Emma Thompson seemed like a lock for a best actress nomination, but she ended up getting shut out of the competition altogether thanks to Amy Adams’ surge in momentum. While many film buffs expected either Adams or Meryl Streep to be nominated, they both walked away with nominations, leaving Thompson without any recognition from the Academy for her work in Saving Mr. Banks. Meanwhile, Robert Redford and Tom Hanks were both left out of best actor contention, a huge shock given that the two seemed to be locks just a few short weeks ago. Hanks had two hit films this year -- Saving Mr. Banks and Captain Phillips, and many thought he would receive nominations for at least one of his films this year. Redford claimed he missed out on a nomination because his film flew under the radar and wasn’t well marketed. His complaint hits on a key factor of Oscar nominations -- press is everything. Actors who want to get nominated have to play the game and participate in press and whatever they can do to keep their name in the news and their chances for winning high. Unfortunately, the Oscars aren’t always about who gave the best performance that year, and many times it ends up being about who markets themselves the best and whose “year” it is.

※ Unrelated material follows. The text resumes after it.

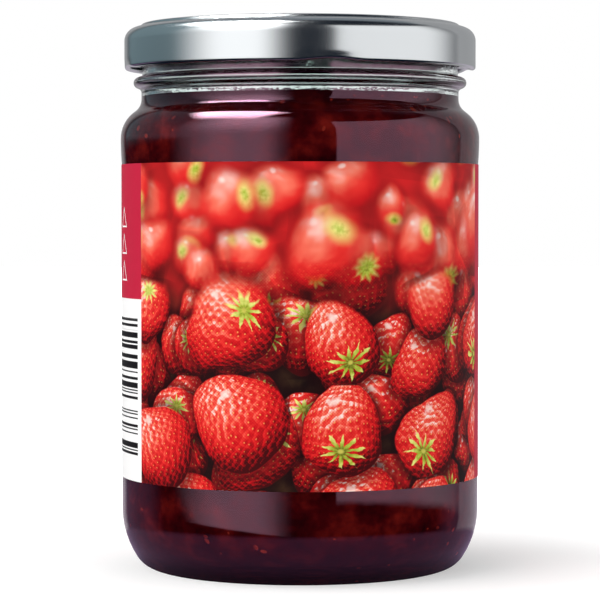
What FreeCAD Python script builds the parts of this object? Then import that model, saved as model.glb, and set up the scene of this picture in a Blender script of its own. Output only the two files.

Written and directed by the Coen brothers, Inside Llewyn Davis seemed like it would be an Academy favorite. Most figured it would be a lock for a best picture nomination and Oscar Isaac might also get nominated for his breakout performance as the struggling folk singer Llewyn Davis. Joel and Ethan Coen had a chance at both best director and best original screenplay, but came away with nothing. There can be a total of ten best picture nominees, and the Academy chose to only nominate nine this year -- Inside Llewyn Davis did not make the cut. This was perhaps one of the most surprising snubs, considering the film had an all-star cast and won countless awards at other events. While it is still up for two smaller categories, (Sound Mixing and Cinematography, both of which it has a good chance at winning) many critics were left shocked at the lack of love for the film.

There is still a little over a month until Oscar Sunday and plenty of time for momentum to shift yet again, and this year’s competition is tough. Dallas Buyers Club will most likely dominate the male acting categories and American Hustle might just sweep both best actress and best supporting actress if Amy Adams and Jennifer Lawrence come out on top (a tough feat with Cate Blanchett and Lupita N’yongo in the mix). With the crazy talented competition this year, a tie in at least one of the categories (extremely rare, but it has happened before, including last year) should not be ruled out. The Academy usually likes to throw in at least one surprise winner every year, and there’s no telling who that will be until the big day.